-- BEGIN DATA SHOWN --
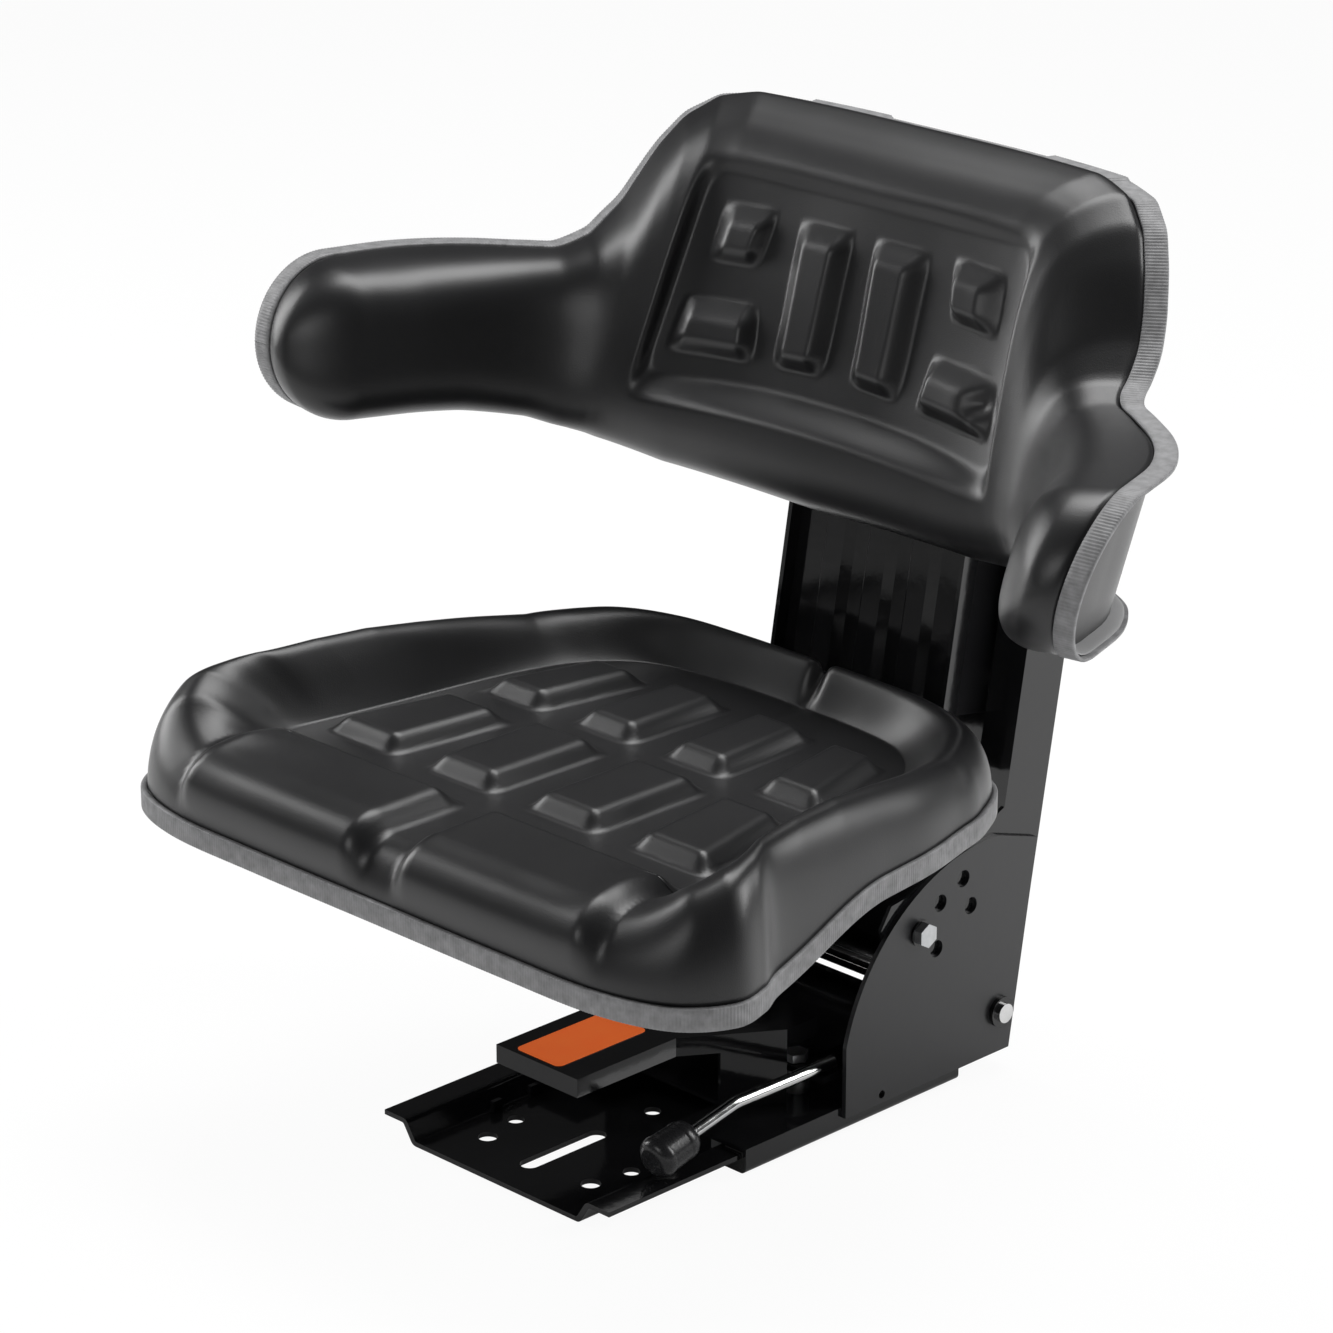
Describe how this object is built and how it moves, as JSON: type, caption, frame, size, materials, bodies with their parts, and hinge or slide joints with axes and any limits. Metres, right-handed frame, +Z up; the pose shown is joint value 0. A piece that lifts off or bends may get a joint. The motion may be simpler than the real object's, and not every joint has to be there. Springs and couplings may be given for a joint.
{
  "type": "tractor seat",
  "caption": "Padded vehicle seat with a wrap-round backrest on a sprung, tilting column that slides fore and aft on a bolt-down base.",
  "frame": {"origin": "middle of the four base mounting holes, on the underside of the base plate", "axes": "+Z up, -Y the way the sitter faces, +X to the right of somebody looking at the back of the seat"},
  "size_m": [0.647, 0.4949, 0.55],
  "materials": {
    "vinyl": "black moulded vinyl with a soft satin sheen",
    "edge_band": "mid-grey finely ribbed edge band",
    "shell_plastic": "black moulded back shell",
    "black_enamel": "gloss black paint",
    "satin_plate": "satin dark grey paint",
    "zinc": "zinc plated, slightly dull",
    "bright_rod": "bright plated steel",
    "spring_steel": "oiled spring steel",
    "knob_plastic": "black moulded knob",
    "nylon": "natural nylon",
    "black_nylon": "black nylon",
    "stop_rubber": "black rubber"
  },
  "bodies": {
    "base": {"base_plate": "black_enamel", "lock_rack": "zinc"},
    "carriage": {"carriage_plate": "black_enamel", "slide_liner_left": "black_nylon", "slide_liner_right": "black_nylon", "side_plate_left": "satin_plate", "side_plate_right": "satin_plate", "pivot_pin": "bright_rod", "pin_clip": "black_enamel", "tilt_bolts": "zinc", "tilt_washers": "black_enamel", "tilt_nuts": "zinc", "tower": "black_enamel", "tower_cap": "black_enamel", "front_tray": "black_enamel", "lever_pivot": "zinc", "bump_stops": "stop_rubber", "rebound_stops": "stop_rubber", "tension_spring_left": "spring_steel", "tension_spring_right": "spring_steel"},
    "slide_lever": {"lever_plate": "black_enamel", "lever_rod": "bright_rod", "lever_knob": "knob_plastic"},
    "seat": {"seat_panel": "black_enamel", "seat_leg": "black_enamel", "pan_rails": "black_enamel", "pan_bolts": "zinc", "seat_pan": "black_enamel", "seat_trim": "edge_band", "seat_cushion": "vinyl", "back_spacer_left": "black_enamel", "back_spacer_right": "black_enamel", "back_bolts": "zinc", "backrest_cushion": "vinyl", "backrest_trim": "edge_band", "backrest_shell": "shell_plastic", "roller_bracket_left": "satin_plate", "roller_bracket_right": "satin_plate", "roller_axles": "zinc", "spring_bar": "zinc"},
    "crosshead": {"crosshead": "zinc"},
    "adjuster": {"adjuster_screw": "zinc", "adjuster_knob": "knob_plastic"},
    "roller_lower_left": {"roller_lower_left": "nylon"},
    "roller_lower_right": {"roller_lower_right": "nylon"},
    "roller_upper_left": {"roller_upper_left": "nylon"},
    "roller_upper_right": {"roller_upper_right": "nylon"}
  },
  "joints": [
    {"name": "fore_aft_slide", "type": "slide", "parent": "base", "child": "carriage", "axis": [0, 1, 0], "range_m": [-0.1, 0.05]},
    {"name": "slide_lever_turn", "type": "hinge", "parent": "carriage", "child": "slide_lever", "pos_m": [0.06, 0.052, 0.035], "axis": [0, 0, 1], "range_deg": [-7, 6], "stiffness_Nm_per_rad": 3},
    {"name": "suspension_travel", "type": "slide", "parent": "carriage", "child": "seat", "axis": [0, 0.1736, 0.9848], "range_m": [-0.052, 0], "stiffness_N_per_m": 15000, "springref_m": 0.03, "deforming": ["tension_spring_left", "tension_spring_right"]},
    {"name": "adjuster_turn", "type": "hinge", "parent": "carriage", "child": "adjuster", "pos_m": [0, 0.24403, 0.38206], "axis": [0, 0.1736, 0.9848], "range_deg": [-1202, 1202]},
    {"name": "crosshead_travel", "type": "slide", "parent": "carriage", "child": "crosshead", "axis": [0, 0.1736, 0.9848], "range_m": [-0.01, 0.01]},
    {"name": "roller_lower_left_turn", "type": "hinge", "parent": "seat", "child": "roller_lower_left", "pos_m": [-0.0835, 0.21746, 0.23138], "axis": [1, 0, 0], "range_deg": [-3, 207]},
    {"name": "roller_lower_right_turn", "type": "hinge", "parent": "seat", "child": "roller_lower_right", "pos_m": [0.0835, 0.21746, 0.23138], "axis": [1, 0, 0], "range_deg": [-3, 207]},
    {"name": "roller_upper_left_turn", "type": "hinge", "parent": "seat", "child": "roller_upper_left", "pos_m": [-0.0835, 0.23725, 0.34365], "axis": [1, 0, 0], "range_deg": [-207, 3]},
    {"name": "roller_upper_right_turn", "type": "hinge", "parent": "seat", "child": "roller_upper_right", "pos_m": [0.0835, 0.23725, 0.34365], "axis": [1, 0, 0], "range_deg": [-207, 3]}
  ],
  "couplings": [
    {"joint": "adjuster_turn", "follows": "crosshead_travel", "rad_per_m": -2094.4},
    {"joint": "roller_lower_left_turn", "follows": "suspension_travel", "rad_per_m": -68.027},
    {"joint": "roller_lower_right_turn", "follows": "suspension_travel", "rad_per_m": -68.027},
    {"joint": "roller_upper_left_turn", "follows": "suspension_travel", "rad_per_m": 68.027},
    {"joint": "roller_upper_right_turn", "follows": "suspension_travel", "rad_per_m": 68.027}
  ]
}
-- END DATA SHOWN --
-- BEGIN DATA SHOWN --
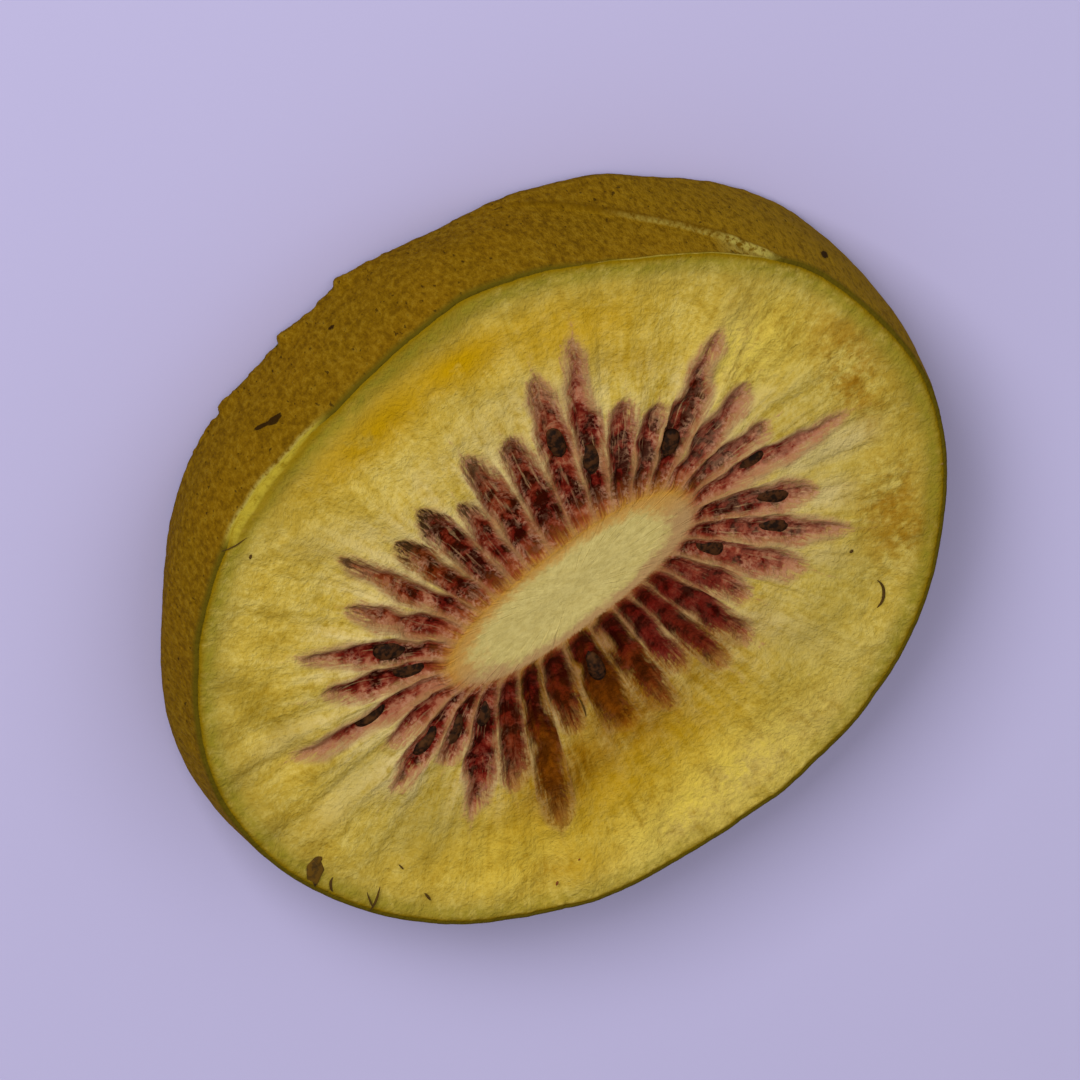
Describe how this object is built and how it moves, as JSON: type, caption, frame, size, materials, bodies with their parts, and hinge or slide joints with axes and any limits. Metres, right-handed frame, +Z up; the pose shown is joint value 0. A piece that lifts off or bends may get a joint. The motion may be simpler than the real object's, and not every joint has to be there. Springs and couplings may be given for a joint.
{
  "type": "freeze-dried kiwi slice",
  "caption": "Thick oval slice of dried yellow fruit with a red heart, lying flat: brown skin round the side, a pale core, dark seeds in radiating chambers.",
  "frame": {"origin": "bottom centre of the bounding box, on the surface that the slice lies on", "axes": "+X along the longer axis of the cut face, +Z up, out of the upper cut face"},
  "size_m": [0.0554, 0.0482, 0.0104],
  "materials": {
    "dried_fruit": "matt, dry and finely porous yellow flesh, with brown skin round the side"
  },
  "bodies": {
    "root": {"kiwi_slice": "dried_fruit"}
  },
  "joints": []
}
-- END DATA SHOWN --
-- BEGIN DATA SHOWN --
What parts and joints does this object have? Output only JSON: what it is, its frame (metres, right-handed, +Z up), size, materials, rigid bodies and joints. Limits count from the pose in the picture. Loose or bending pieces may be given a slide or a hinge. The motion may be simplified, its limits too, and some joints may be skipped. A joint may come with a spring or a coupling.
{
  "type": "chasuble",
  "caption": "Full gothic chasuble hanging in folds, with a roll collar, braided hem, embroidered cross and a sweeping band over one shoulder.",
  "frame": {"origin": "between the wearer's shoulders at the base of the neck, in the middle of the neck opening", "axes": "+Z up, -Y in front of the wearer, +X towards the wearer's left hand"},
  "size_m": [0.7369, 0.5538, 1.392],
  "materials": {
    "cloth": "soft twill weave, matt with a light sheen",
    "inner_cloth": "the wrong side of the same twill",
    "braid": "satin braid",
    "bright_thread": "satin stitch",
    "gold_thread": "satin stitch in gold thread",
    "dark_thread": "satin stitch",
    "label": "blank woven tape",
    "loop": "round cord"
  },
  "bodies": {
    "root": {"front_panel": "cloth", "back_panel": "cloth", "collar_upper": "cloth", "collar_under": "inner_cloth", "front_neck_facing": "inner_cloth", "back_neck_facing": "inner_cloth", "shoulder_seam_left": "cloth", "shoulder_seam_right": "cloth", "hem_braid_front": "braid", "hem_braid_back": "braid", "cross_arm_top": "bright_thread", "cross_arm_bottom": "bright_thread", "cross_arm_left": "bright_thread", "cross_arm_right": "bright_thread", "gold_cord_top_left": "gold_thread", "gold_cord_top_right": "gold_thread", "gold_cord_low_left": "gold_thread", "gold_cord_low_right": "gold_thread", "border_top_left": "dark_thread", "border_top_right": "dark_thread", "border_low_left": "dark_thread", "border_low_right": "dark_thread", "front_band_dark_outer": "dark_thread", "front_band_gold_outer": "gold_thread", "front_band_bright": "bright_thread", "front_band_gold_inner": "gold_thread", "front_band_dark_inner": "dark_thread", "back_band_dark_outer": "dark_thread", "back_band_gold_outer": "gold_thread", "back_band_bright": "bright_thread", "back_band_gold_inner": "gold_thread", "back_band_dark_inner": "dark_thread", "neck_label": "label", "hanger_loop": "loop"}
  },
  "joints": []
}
-- END DATA SHOWN --
| EXERCISE DIRECTIONS |
Lines that hold the word "caption" are the ones to return, every one of them.

| OUTPUT FOR THIS EXERCISE |
Describe how this object is built and how it moves, as JSON: type, caption, frame, size, materials, bodies with their parts, and hinge or slide joints with axes and any limits. Metres, right-handed frame, +Z up; the pose shown is joint value 0. A piece that lifts off or bends may get a joint. The motion may be simpler than the real object's, and not every joint has to be there. Springs and couplings may be given for a joint.
  "caption": "Padded vehicle seat with a wrap-round backrest on a sprung, tilting column that slides fore and aft on a bolt-down base.",
Describe how this object is built and how it moves, as JSON: type, caption, frame, size, materials, bodies with their parts, and hinge or slide joints with axes and any limits. Metres, right-handed frame, +Z up; the pose shown is joint value 0. A piece that lifts off or bends may get a joint. The motion may be simpler than the real object's, and not every joint has to be there. Springs and couplings may be given for a joint.
  "caption": "Thick oval slice of dried yellow fruit with a red heart, lying flat: brown skin round the side, a pale core, dark seeds in radiating chambers.",
  "caption": "Full gothic chasuble hanging in folds, with a roll collar, braided hem, embroidered cross and a sweeping band over one shoulder.",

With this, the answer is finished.